*Exercise material:*
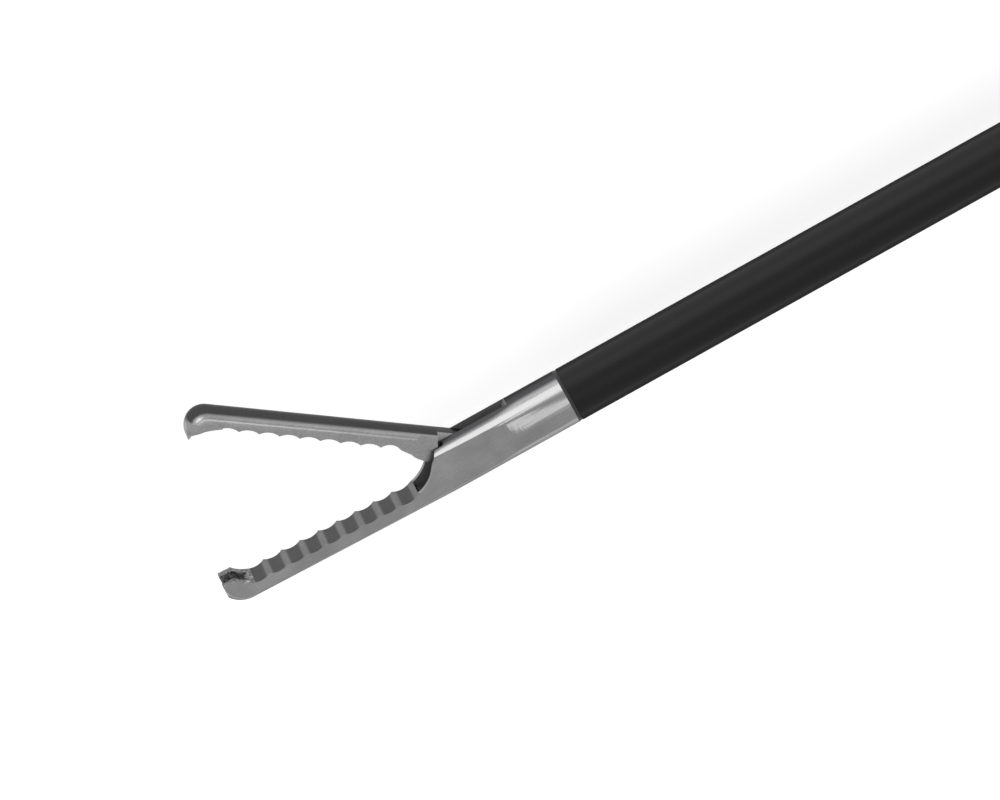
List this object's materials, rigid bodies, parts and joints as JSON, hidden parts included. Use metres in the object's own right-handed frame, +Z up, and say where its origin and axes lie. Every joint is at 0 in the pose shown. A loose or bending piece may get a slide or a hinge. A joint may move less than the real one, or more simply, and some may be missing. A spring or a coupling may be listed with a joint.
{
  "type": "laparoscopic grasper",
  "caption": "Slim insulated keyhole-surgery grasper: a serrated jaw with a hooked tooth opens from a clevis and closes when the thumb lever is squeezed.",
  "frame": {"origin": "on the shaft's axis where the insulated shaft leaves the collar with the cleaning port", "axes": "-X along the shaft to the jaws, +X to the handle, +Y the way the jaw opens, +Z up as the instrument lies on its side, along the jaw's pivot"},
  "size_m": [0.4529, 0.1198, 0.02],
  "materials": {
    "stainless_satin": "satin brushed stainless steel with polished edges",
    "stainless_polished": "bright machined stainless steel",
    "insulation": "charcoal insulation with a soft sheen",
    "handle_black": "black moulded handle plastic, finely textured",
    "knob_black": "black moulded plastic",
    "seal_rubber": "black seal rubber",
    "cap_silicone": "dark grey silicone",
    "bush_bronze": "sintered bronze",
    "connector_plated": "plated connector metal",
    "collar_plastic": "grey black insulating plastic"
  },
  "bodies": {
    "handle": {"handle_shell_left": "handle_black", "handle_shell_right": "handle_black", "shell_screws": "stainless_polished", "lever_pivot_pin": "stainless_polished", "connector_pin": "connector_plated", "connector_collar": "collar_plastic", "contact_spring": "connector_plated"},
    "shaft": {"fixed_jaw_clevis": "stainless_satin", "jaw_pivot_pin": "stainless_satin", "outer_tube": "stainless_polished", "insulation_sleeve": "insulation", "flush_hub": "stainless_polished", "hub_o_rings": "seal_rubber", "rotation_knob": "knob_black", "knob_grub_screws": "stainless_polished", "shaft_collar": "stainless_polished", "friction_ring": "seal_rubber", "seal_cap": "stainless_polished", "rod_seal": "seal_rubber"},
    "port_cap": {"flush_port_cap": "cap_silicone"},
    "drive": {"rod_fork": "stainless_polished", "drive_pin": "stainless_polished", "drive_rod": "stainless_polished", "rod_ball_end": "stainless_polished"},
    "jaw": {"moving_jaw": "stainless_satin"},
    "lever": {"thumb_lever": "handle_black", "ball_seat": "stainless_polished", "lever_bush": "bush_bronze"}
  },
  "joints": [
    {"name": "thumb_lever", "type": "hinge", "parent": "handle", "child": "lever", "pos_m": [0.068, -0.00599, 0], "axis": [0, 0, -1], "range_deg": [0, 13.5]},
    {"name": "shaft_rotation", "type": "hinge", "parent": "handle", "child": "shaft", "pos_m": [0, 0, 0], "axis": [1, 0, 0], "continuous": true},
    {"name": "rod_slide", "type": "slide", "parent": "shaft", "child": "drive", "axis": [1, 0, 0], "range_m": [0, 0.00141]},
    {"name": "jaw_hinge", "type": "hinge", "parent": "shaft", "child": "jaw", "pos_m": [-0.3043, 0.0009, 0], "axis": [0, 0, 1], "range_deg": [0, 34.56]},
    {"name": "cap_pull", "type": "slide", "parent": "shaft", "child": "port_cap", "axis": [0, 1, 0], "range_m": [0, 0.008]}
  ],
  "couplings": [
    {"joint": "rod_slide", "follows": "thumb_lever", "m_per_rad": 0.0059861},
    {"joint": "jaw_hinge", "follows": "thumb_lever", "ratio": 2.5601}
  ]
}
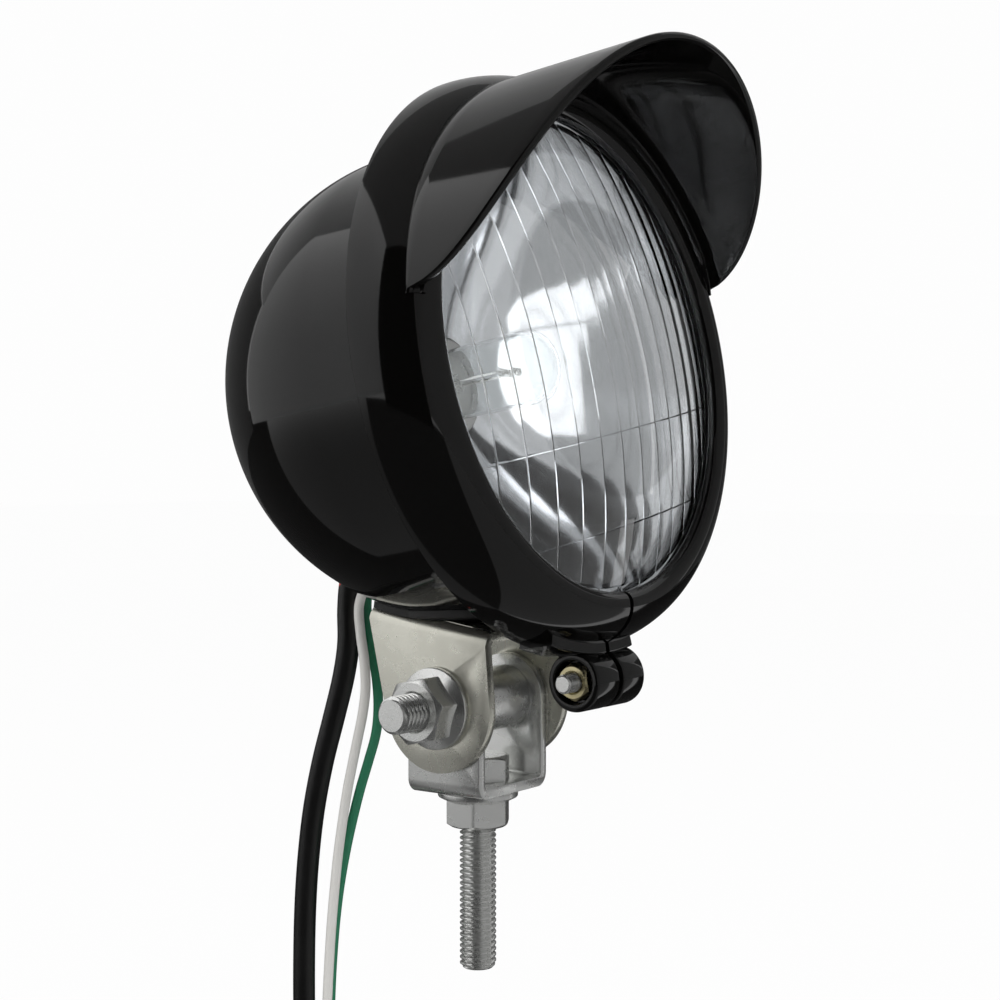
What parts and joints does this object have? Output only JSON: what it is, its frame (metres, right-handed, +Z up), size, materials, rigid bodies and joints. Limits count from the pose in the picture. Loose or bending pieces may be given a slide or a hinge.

*Goal:*
Word for word, restate all of the data shown above.

*Output for this task:*
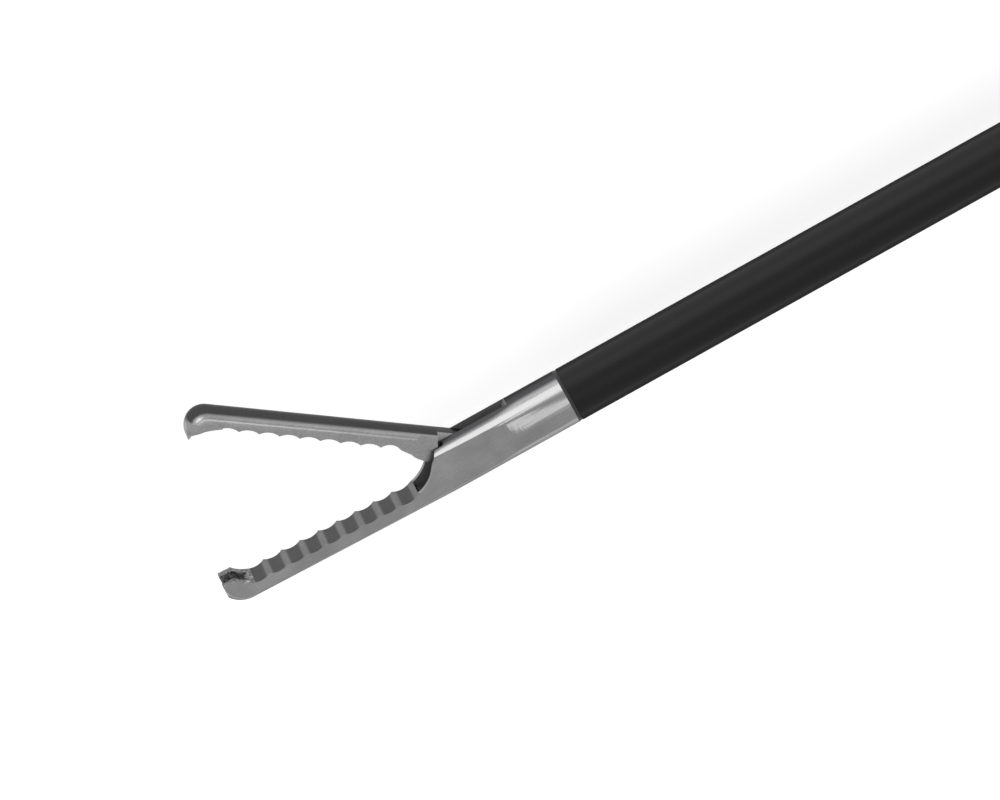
List this object's materials, rigid bodies, parts and joints as JSON, hidden parts included. Use metres in the object's own right-handed frame, +Z up, and say where its origin and axes lie. Every joint is at 0 in the pose shown. A loose or bending piece may get a slide or a hinge. A joint may move less than the real one, or more simply, and some may be missing. A spring or a coupling may be listed with a joint.
{
  "type": "laparoscopic grasper",
  "caption": "Slim insulated keyhole-surgery grasper: a serrated jaw with a hooked tooth opens from a clevis and closes when the thumb lever is squeezed.",
  "frame": {"origin": "on the shaft's axis where the insulated shaft leaves the collar with the cleaning port", "axes": "-X along the shaft to the jaws, +X to the handle, +Y the way the jaw opens, +Z up as the instrument lies on its side, along the jaw's pivot"},
  "size_m": [0.4529, 0.1198, 0.02],
  "materials": {
    "stainless_satin": "satin brushed stainless steel with polished edges",
    "stainless_polished": "bright machined stainless steel",
    "insulation": "charcoal insulation with a soft sheen",
    "handle_black": "black moulded handle plastic, finely textured",
    "knob_black": "black moulded plastic",
    "seal_rubber": "black seal rubber",
    "cap_silicone": "dark grey silicone",
    "bush_bronze": "sintered bronze",
    "connector_plated": "plated connector metal",
    "collar_plastic": "grey black insulating plastic"
  },
  "bodies": {
    "handle": {"handle_shell_left": "handle_black", "handle_shell_right": "handle_black", "shell_screws": "stainless_polished", "lever_pivot_pin": "stainless_polished", "connector_pin": "connector_plated", "connector_collar": "collar_plastic", "contact_spring": "connector_plated"},
    "shaft": {"fixed_jaw_clevis": "stainless_satin", "jaw_pivot_pin": "stainless_satin", "outer_tube": "stainless_polished", "insulation_sleeve": "insulation", "flush_hub": "stainless_polished", "hub_o_rings": "seal_rubber", "rotation_knob": "knob_black", "knob_grub_screws": "stainless_polished", "shaft_collar": "stainless_polished", "friction_ring": "seal_rubber", "seal_cap": "stainless_polished", "rod_seal": "seal_rubber"},
    "port_cap": {"flush_port_cap": "cap_silicone"},
    "drive": {"rod_fork": "stainless_polished", "drive_pin": "stainless_polished", "drive_rod": "stainless_polished", "rod_ball_end": "stainless_polished"},
    "jaw": {"moving_jaw": "stainless_satin"},
    "lever": {"thumb_lever": "handle_black", "ball_seat": "stainless_polished", "lever_bush": "bush_bronze"}
  },
  "joints": [
    {"name": "thumb_lever", "type": "hinge", "parent": "handle", "child": "lever", "pos_m": [0.068, -0.00599, 0], "axis": [0, 0, -1], "range_deg": [0, 13.5]},
    {"name": "shaft_rotation", "type": "hinge", "parent": "handle", "child": "shaft", "pos_m": [0, 0, 0], "axis": [1, 0, 0], "continuous": true},
    {"name": "rod_slide", "type": "slide", "parent": "shaft", "child": "drive", "axis": [1, 0, 0], "range_m": [0, 0.00141]},
    {"name": "jaw_hinge", "type": "hinge", "parent": "shaft", "child": "jaw", "pos_m": [-0.3043, 0.0009, 0], "axis": [0, 0, 1], "range_deg": [0, 34.56]},
    {"name": "cap_pull", "type": "slide", "parent": "shaft", "child": "port_cap", "axis": [0, 1, 0], "range_m": [0, 0.008]}
  ],
  "couplings": [
    {"joint": "rod_slide", "follows": "thumb_lever", "m_per_rad": 0.0059861},
    {"joint": "jaw_hinge", "follows": "thumb_lever", "ratio": 2.5601}
  ]
}
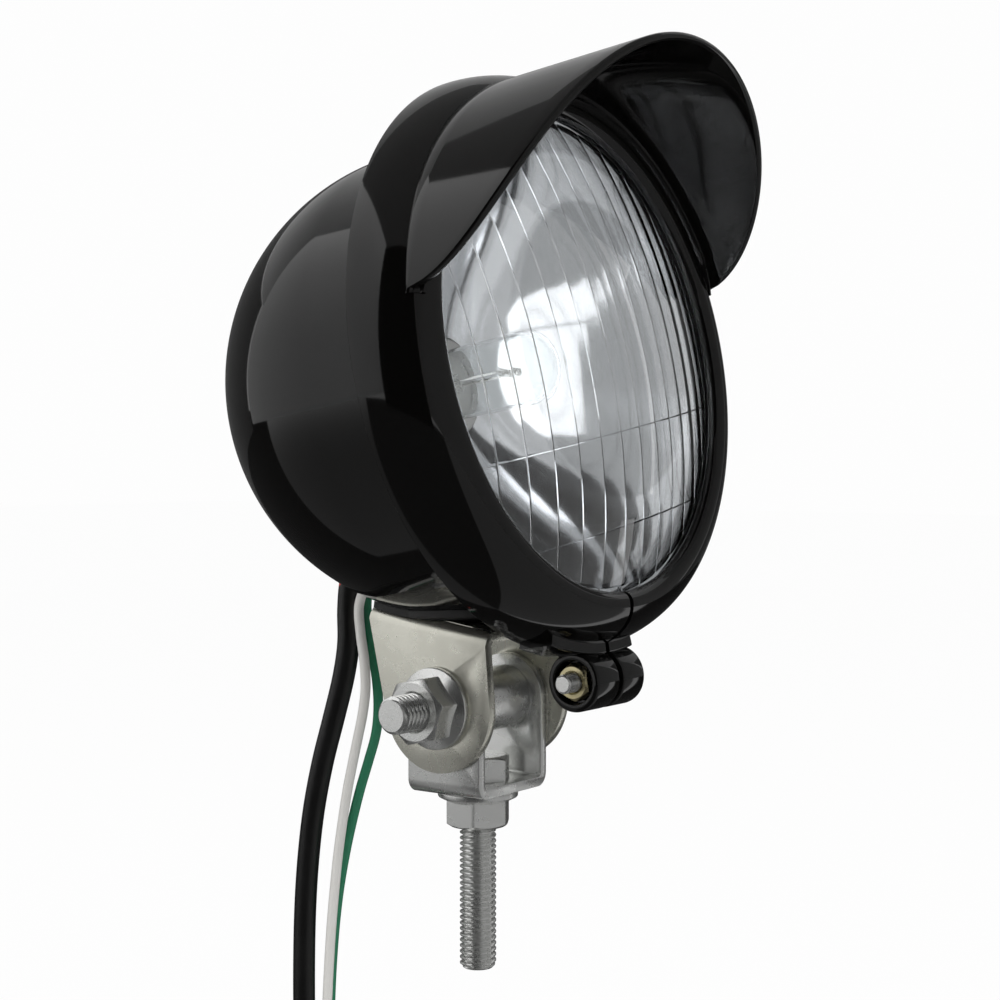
What parts and joints does this object have? Output only JSON: what it is, its frame (metres, right-handed, +Z up), size, materials, rigid bodies and joints. Limits count from the pose in the picture. Loose or bending pieces may be given a slide or a hinge.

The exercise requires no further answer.